- Problem to solve
Set down the material exactly as given, please, from its first line through the line that includes "folded card sleeve.".

- Supplied material
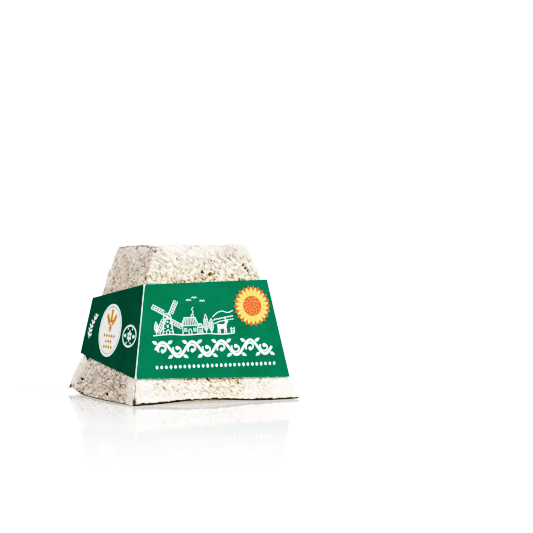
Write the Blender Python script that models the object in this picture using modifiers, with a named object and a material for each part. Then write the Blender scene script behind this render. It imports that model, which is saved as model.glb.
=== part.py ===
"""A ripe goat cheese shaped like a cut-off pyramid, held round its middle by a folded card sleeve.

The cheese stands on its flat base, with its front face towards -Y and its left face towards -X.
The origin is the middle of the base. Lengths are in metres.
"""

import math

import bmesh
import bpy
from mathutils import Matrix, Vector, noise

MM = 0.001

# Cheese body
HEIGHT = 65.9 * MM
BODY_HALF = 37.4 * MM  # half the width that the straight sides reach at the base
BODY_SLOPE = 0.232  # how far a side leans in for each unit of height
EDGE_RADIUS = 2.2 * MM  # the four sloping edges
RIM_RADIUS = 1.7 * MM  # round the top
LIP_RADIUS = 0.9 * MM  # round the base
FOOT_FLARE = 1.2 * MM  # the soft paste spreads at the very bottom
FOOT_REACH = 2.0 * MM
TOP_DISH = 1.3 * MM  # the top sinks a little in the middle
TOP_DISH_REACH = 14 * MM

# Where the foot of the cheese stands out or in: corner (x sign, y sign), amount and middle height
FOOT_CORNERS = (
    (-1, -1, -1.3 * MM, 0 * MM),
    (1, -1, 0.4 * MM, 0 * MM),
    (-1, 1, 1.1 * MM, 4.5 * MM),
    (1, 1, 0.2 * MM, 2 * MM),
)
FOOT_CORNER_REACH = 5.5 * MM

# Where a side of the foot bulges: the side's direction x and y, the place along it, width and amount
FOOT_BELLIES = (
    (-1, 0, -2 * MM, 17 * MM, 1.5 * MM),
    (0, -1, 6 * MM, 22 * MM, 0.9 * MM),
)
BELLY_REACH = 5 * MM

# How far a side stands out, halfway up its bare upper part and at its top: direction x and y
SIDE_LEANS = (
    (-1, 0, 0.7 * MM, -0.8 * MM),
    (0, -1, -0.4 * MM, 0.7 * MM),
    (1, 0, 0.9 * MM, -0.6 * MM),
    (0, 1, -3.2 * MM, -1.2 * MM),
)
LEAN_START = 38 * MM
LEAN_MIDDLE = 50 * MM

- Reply
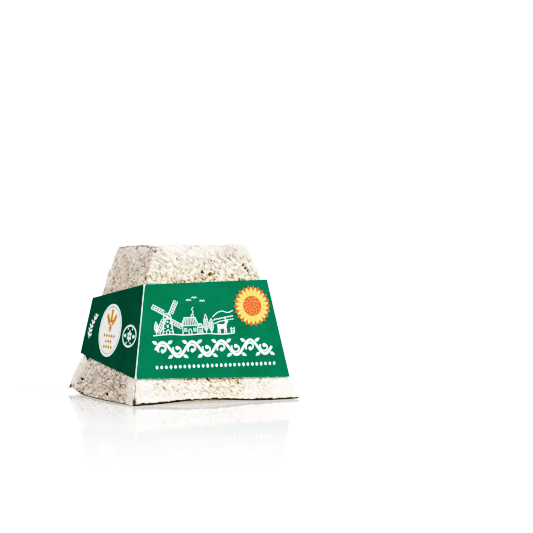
Write the Blender Python script that models the object in this picture using modifiers, with a named object and a material for each part. Then write the Blender scene script behind this render. It imports that model, which is saved as model.glb.
=== part.py ===
"""A ripe goat cheese shaped like a cut-off pyramid, held round its middle by a folded card sleeve.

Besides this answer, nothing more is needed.